E del resto i nuovi giorni del gelo in casa Cgil si spiegano anche con un pensiero che da alcune settimane circola dentro il sindacato rosso, e non solo nelle categoria storicamente più a “destra” come chimici, edili e agroalimentare: e cioè che dall’autunno in poi Camusso abbia seguito eccessivamente la strada barricadera di Landini, anche sul referendum anti Jobs Act che molti temono possa essere un boomerang.
Di qui la richiesta di mettere un punto, che si è fatta sentire molto forte alla riunione della segreteria del 16 marzo, in cui più interventi da parte di varie anime (da Fabrizio Solari a Danilo Barbi) hanno chiesto una bocciatura netta delle iniziative di Landini.
Sullo sfondo, la conferenza organizzativa prevista per l’autunno, dove il leader Fiom intende proporre un drastico cambio nelle regole e nelle modalità del sindacato, come ad esempio l’elezione del segretario generale da parte degli iscritti.
Una sfida che in nuce vede già quella per la successione a Camusso, prevista per il 2018. Per ora la sfida è sulla piazza del 28 marzo.

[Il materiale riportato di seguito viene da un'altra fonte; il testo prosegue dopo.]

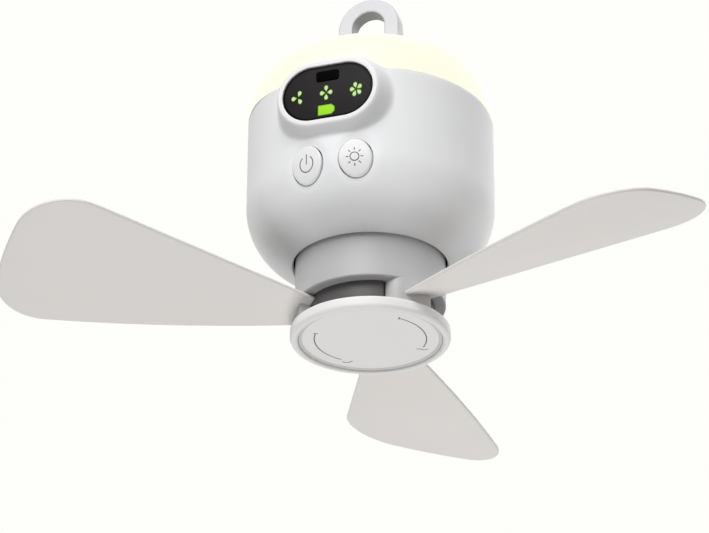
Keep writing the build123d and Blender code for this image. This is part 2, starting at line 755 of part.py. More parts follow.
def button_skin(depth):
    """A layer of the button's face, down to a depth below it."""
    return barrel(BUTTON_PROUD) - barrel(BUTTON_PROUD - depth)


def push_button(x, symbol):
    flange_face = -SHELL_WALL - BUTTON_FLANGE_GAP
    back = barrel(flange_face - BUTTON_FLANGE_THICK)
    cap = front(button_outline(x, 0), FRONT_FLAT, HUMP_FACE) & barrel(BUTTON_PROUD)
    cap = fillet(cap.edges().group_by(Axis.Y)[0], BUTTON_EDGE)
    flange = front(button_outline(x, BUTTON_FLANGE), CORNER_R, HUMP_FACE) & barrel(flange_face)
    button = (cap + flange) - back
    stem_end = MAIN_BOARD_FACE + SWITCH_BODY + BUTTON_REST_GAP + BUTTON_TRAVEL
    stem = front(Pos(x, BUTTON_Z) * Circle(BUTTON_STEM_R), stem_end, BORE_R - BUTTON_FLANGE_THICK)
    return button + stem - symbol


def power_symbol(x):
    """A ring with a gap at the top and a short bar through the gap."""
    half = POWER_OPENING / 2
    line = Circle(POWER_R + SYMBOL_LINE / 2) - Circle(POWER_R - SYMBOL_LINE / 2)
    wedge = Polyline((0, 0), bearing_point(2 * POWER_R, 90 - half),
                     bearing_point(2 * POWER_R, 90 + half), close=True)
    bar = Pos(0, POWER_BAR / 2) * Rectangle(SYMBOL_LINE, POWER_BAR)
    symbol = Pos(x, BUTTON_Z) * ((line - make_face(wedge)) + bar)
    return front(symbol, CORNER_R, HUMP_FACE) & button_skin(SYMBOL_DEPTH)


def light_symbol(x):
    """A small sun: a ring and its rays."""
    symbol = Circle(SUN_R + SYMBOL_LINE / 2) - Circle(SUN_R - SYMBOL_LINE / 2)
    middle = (SUN_RAY_FROM + SUN_RAY_TO) / 2
    for i in range(SUN_RAY_COUNT):
        ray = Pos(middle, 0) * Rectangle(SUN_RAY_TO - SUN_RAY_FROM, SYMBOL_LINE)
        symbol += Rot(0, 0, i * 360 / SUN_RAY_COUNT) * ray
    placed = Pos(x, BUTTON_Z) * symbol
    return front(placed, CORNER_R, HUMP_FACE) & button_skin(SYMBOL_DEPTH)


# ---------------------------------------------------------------- boards


def main_board():
    half = MAIN_BOARD_WIDTH / 2
    back = -(MAIN_BOARD_FACE - BOARD_THICK)
    board = block(-half, half, -MAIN_BOARD_FACE, back, TRAY_TOP, TRAY_TOP + MAIN_BOARD_HEIGHT)
    for x, height in board_screw_places():
        board -= front(Pos(x, height) * Circle(SCREW_R + SCREW_CLEAR), -back, MAIN_BOARD_FACE)
    return board


def board_screw_places():
    """Where the main board's screws enter the tray's posts."""
    height = TRAY_TOP + POST_HEIGHT - POST_WIDTH / 2
    return [(-POST_PITCH / 2, height), (POST_PITCH / 2, height)]


def tact_switches():
    pieces = []
    half = SWITCH_SIZE / 2
    for x in button_xs():
        body = front(Pos(x, BUTTON_Z) * Rectangle(2 * half, 2 * half), MAIN_BOARD_FACE,
                     MAIN_BOARD_FACE + SWITCH_BODY - BUTTON_TRAVEL)
        plunger = front(Pos(x, BUTTON_Z) * Circle(PLUNGER_R), MAIN_BOARD_FACE,
                        MAIN_BOARD_FACE + SWITCH_BODY)
        pieces.append(body + plunger)
    return pieces


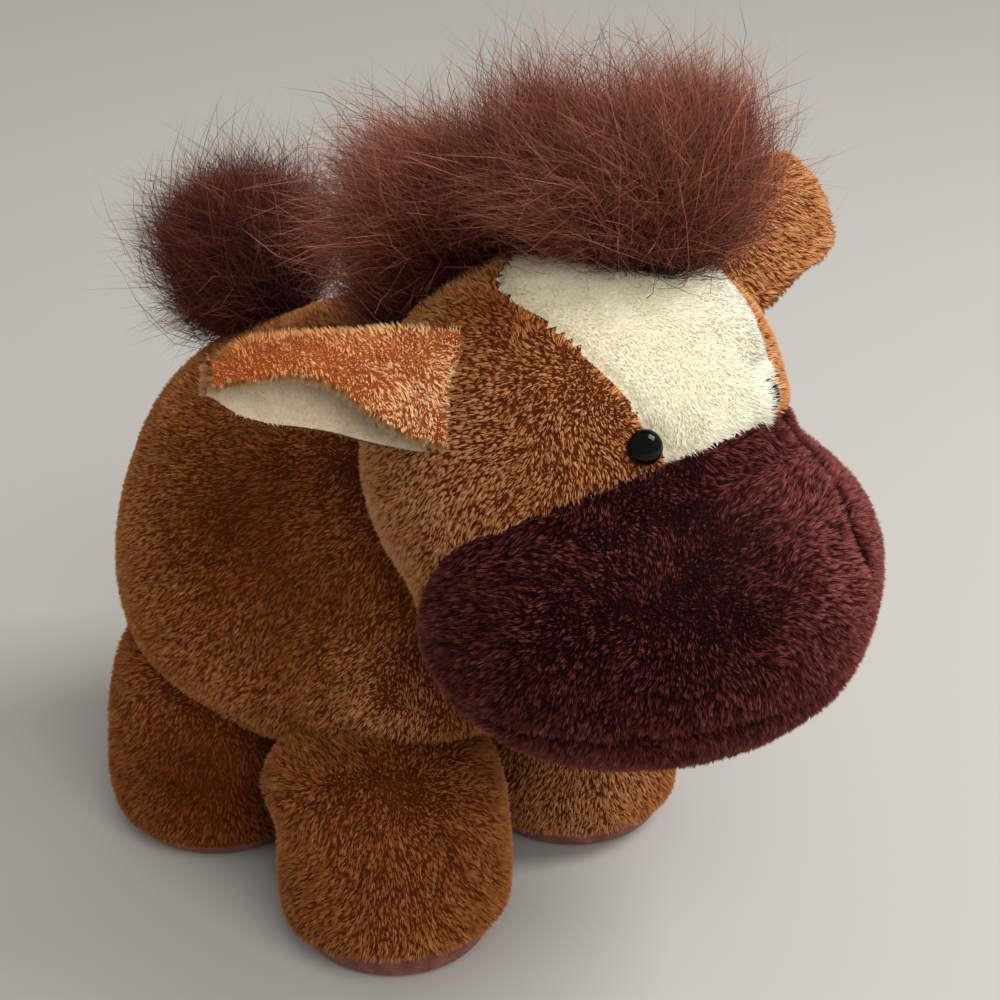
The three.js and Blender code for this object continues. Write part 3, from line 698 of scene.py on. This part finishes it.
def pile_material(name, places, low, high, sheen_tint, rough=0.82, sheen=0.3, level=0.25):
    """Colour from root to tip along V, between a low and a high tone along U; the dark root end of
    each ramp is painted shade deep in the pile.
    """
    m, nodes, shader = blank(name)
    place = nodes.new("ShaderNodeUVMap")
    place.uv_map = "Tone"
    split = nodes.new("ShaderNodeSeparateXYZ")
    cool, warm = ramp(nodes, places, low), ramp(nodes, places, high)
    mix = nodes.new("ShaderNodeMix")
    mix.data_type = "RGBA"
    speck = dial(nodes.new("ShaderNodeTexNoise"), Scale=38, Detail=2)
    spread = nodes.new("ShaderNodeMapRange")
    dial(spread, From_Min=0.3, From_Max=0.7, To_Min=0.88, To_Max=1.1)
    tint = nodes.new("ShaderNodeVectorMath")
    tint.operation = "SCALE"
    dial(shader, Roughness=rough, Specular_IOR_Level=level)
    dial(shader, Sheen_Weight=sheen, Sheen_Roughness=0.4, Sheen_Tint=srgb(*sheen_tint))
    wire(
        m, (place, "UV", split, 0), (split, "Y", cool, "Fac"), (split, "Y", warm, "Fac"),
        (split, "X", mix, "Factor"), (cool, "Color", mix, "A"), (warm, "Color", mix, "B"),
        (place, "UV", speck, "Vector"), (speck, "Fac", spread, "Value"), (mix, "Result", tint, 0),
        (spread, "Result", tint, "Scale"), (tint, 0, shader, "Base Color"),
    )
    return m


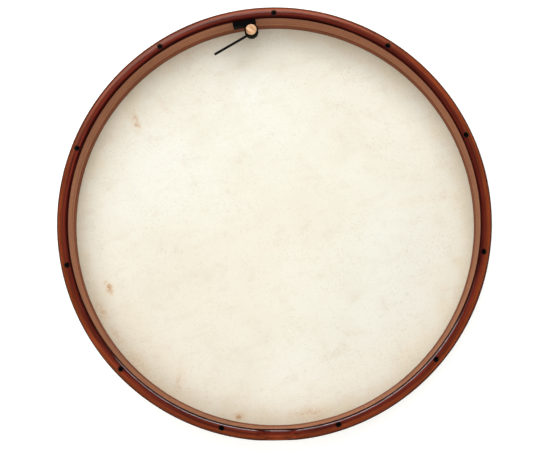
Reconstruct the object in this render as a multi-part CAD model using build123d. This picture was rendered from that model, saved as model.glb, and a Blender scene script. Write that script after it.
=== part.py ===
from build123d import *
import math
import os

# A tunable frame drum. It lies on its skin: the drum's axis is +Z, the skin's outer face is at z = 0 and the
# open rear edge faces up. +Y points to the key holder, and the grip scoop is on the -Y side.

# --- driving dimensions, millimetres and degrees ---

# shell
SHELL_R = 280.0          # outer wall
BORE_R = 265.1           # inner wall, the same on the shell and on the tuning ring
SHELL_TOP = 64.0         # rear edge
REAR_OUTER_ROUND = 5.5
REAR_INNER_ROUND = 4.5
SHOULDER_Z = 21.0        # the shell's step above the tuning ring
LIP_BORE_R = 276.2       # inside of the thin lip that surrounds the tuning ring
LIP_BOTTOM = 2.5
EDGE_ROUND = 0.8         # small roundings along the gap between shell and ring

# grip scoop in the rear edge
SCOOP_DEPTH = 7.0
SCOOP_HALF_LENGTH = 31.0
SCOOP_SWELL = 22.0       # radius of the swell at each end
SCOOP_OFFSET_X = 4.5

# tuning ring
RING_R = 275.9
RING_BOTTOM = 0.9
RING_TOP = 19.1
BEARING_R = 267.6        # the crest that the skin bears on
BEARING_OUTER_ROUND = 12.0

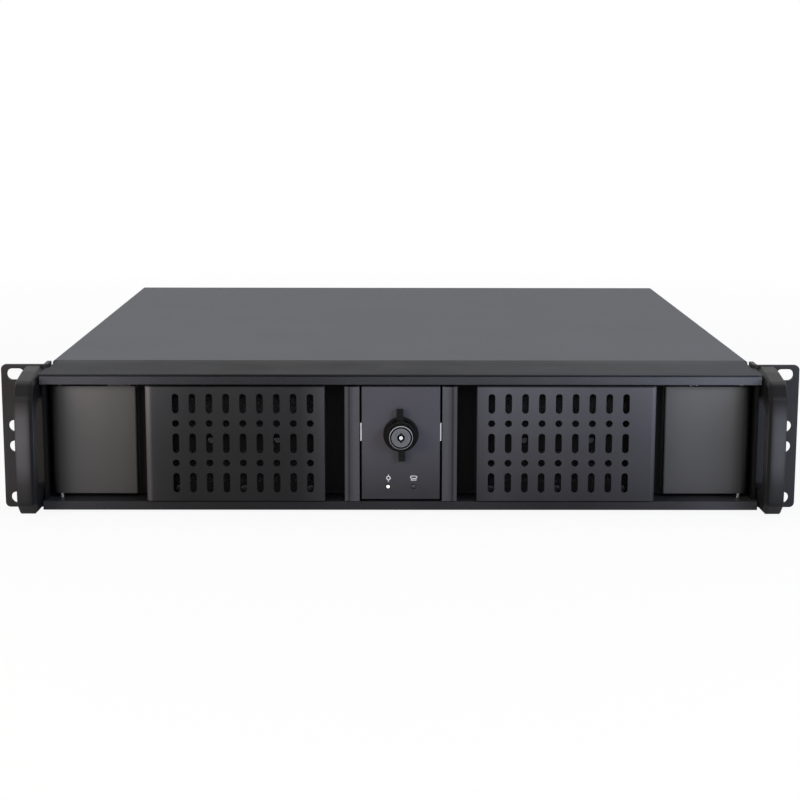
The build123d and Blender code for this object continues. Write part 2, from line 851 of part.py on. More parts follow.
# Hinge pins, held in the lips of both rails
with BuildPart() as hinge_pin:
    pin_bottom = window_bottom - pin_grip + 0.1
    with BuildSketch(Plane.XY.offset(pin_bottom)):
        with Locations((hinge_x, hinge_y)):
            Circle(pin_diameter / 2)
    extrude(amount=window_top + pin_grip - 0.1 - pin_bottom)
keep_pair(hinge_pin, "hinge_pin")

# Centre housing: open at the back, pierced for the lock, the lamps and the bolts
with BuildPart() as centre_housing:
    with BuildSketch(Plane.XY.offset(housing_bottom)) as plan:
        with Locations((0, housing_face)):
            Rectangle(
                2 * housing_half, bulkhead_front - housing_face, align=(Align.CENTER, Align.MIN)
            )
        fillet(plan.vertices().group_by(Axis.Y)[0], radius=0.8)
    extrude(amount=housing_top - housing_bottom)
    back = centre_housing.faces().sort_by(Axis.Y)[-1]
    offset(amount=-housing_wall, openings=back)
    with BuildSketch(at_depth(housing_face)):
        with Locations((0, lock_z)):
            Circle(shaft_diameter / 2 + shaft_play)
        with Locations((-lamp_x, lamp_z), (lamp_x, lamp_z)):
            Circle(lamp_diameter / 2 + 0.1)
    extrude(amount=-housing_wall, mode=Mode.SUBTRACT)
    with BuildSketch(Plane.YZ.offset(-housing_half)):
        with Locations((bolt_y, lock_z)):
            Rectangle(bolt_thickness + 2 * fit_gap, bolt_height + 2 * fit_gap)
    extrude(amount=2 * housing_half, mode=Mode.SUBTRACT)
    # Posts that carry the guide plate
    with BuildSketch(at_depth(housing_face + housing_wall)):
        with Locations(
            *[(i * guide_post_x, lock_z + j * guide_post_z) for i in (-1, 1) for j in (-1, 1)]
        ):
            Circle(guide_post_diameter / 2)
            Circle(guide_screw_shank / 2 + 0.1, mode=Mode.SUBTRACT)
    guide_front = bolt_y + bolt_thickness / 2 + fit_gap
    extrude(amount=housing_face + housing_wall - guide_front)
keep(centre_housing, "centre_housing")

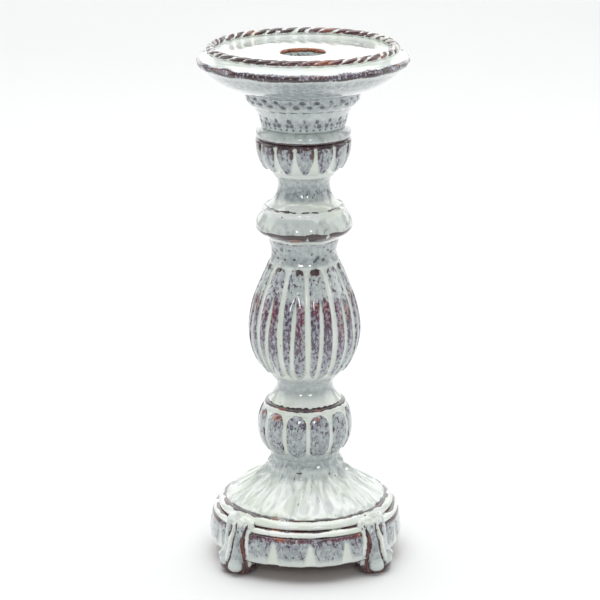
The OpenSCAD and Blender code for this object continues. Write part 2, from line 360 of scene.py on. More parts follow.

Difficile, a questo punto, salvo una clamorosa retromarcia di Landini, che la leader Cgil possa essere presente di persona.
Ma anche uno strappo netto, come sarebbe l’assenza di un rappresentante della segreteria confederale, appare improbabile.
Lo step successivo è previsto per metà aprile, con la prima uscita pubblica in forma di seminario della coalizione sociale. La coabitazione dentro la Cgil sembra destinata a restare molto ruvida.